De la caillasse, des crevasses, des montagnes, un paysage de lune qui fait qu’on rêvasse. Soudain, une étrange créature surgit : crinière orange, bikini rose-saumon, chaussée de bottes inclassables, peut-être des moon-boots en lave séchée. Une des premières œuvres de l’exposition est une vidéo représentant une Vénus non-conventionnelle au pied du Piton de la Fournaise à la Réunion : « Le volcan a créé l’île. S’il venait à se réveiller, il pourrait aussi la faire disparaître. » Personnage imaginé et interprété par Brandon Gercara, Bloom semble le fruit du métissage de l’humain et de la lave : matière vive, coulante, forme ouverte ; tout ce que l’artiste réunionnais.e défend à l’endroit de son genre et de sa couleur. C’est en réaction à l’absence d’archive LGBT+ sur l’île où le tabou persiste jusqu’à aujourd’hui que l’artiste génère cette mythologie de remplacement.
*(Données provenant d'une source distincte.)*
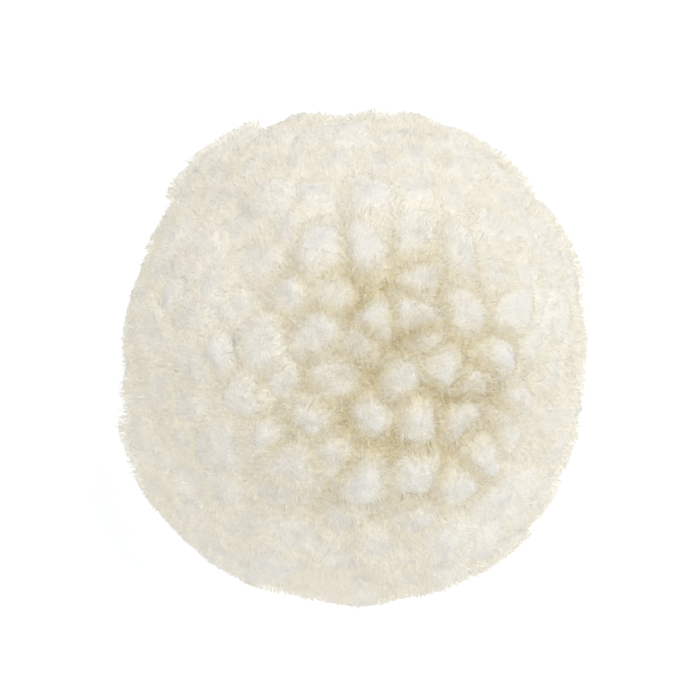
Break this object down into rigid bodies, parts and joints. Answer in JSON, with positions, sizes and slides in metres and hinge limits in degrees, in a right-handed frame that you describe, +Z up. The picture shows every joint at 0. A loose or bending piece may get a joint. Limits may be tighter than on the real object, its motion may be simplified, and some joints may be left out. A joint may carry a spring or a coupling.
{
  "type": "yarn pom pom",
  "caption": "Round trimmed pom pom of cream wool yarn: fluffy cut locks spring from a bound middle, with a small flat spot to rest on.",
  "frame": {"origin": "centre of the box around the ball, at its base on the surface", "axes": "+Z up from the flat spot, +Y along the ball's longest way across, +X along the shorter one"},
  "size_m": [0.0584, 0.062, 0.0576],
  "materials": {
    "wool_yarn": "soft matte cut wool yarn, cream in its depths and ivory at its tips"
  },
  "bodies": {
    "root": {"yarn_locks": "wool_yarn"}
  },
  "joints": []
}
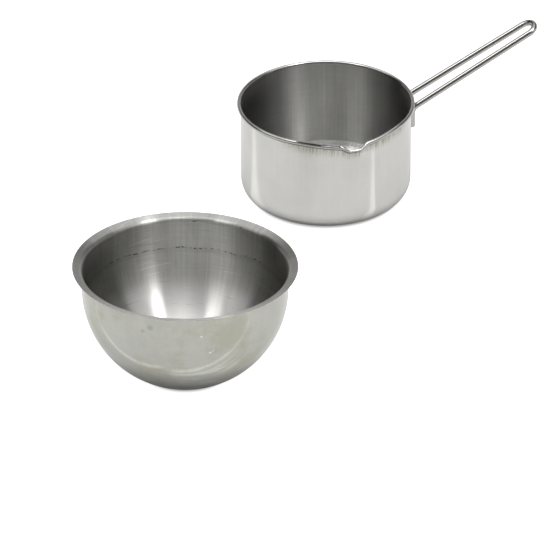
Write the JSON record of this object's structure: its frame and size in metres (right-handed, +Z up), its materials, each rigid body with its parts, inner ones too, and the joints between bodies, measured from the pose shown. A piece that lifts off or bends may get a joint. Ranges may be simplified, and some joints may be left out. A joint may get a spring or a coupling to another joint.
{
  "type": "double boiler",
  "caption": "Stainless double boiler: a milk pan with a rolled rim, pouring spout and wire loop handle, and a loose round-bottomed bowl that sits in the pan's rim.",
  "frame": {"origin": "centre of the pan's flat base, on the surface that the set stands on", "axes": "+Z up; +X from the pan's axis towards its handle; the pouring spout points along -Y"},
  "size_m": [0.5537, 0.4752, 0.1471],
  "materials": {
    "pan_steel": "polished stainless sheet, satin inside",
    "handle_steel": "bright polished stainless wire",
    "bowl_steel": "used polished stainless sheet, brushed inside"
  },
  "bodies": {
    "pan": {"pan_shell": "pan_steel", "wire_handle": "handle_steel"},
    "bowl": {"bowl_shell": "bowl_steel"}
  },
  "joints": [
    {"name": "bowl_lift", "type": "slide", "parent": "pan", "child": "bowl", "axis": [0, 0, 1], "range_m": [0, 0.2]}
  ]
}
Car un corps vivant est un corps en mutation, on est tenté de rattacher ces images à celles présentées à l’étage du dessus, consacré à Esther Ferrer : deux vidéos en vis-à-vis, l’une tournée en 1973, l’autre, 40 ans plus tard et en couleur. On la voit seule dans un studio, debout, face à la caméra, entièrement nue. Le corps féminin, en toute honnêteté. « Je suis vieille, ça se voit et je veux que ça se voie », résume-t-elle devant nous, 86 ans et toujours aussi enjouée. Contre l’âgisme, elle réalise tout au long de sa vie des autoportraits en noir et blanc pour suivre l’évolution de ses traits. À l’époque elle écrit encore des articles pour El País afin de gagner sa vie : les contraintes matérielles s’intègrent à son processus et forgent cette esthétique de la simplicité.

 

Brandon Gercara © Margot Montigny


Mutation sociale 

 

La peau bleue, de longs cheveux noirs jetés derrière l’épaule, un bijou de narine : Nilesh Muktananda (prénom inventé), fils de « malbars », cette ethnie indienne hindousïste de la Réunion, a raconté son histoire à Brandon Gercara qui en a fait un personnage inspiré des traits de Shiva. L’inusable question « l’artiste peut-il changer la société ? », Brandon Gercara la prend par les deux cornes. Performances et actions militantes ne font qu’un dans son processus, les œuvres n’étant que la partie visible de ces initiatives : travail d’écoute dans la série Conversations, lancement de la toute première marche des fiertés de l’histoire de l’île en 2021, création d’un centre d’accueil (incendié peu après son ouverture).


Ce militantisme, Brandon Gercara le nourrit de références : omniprésence des livres sur ses installations et enregistrements de voix de chercheuses qui planent dans l’exposition. Françoise Vergès, Asma Lamrabet et Elsa Dorlin en figure récurrentes. L’artiste a tendance à surexposer ses lectures, ses inspirations, suréfférentialiser ses réalisations quand la plupart parlent d’elles-mêmes. Dans son habituelle sobriété, Esther Ferrer considère à l’inverse la performance comme ce moment où l’on peut venir à l’œuvre sans prérequis : au spectateur de produire ses réponses face à un questionnaire inscrit au pinceau noir sur tout un mur de l’exposition : « Existe-t-il une misogynie féminine ? », « La lutte contre la discrimination sexuelle est une mutation, une évolution ou une révolution ? » Vous avez quatre heures.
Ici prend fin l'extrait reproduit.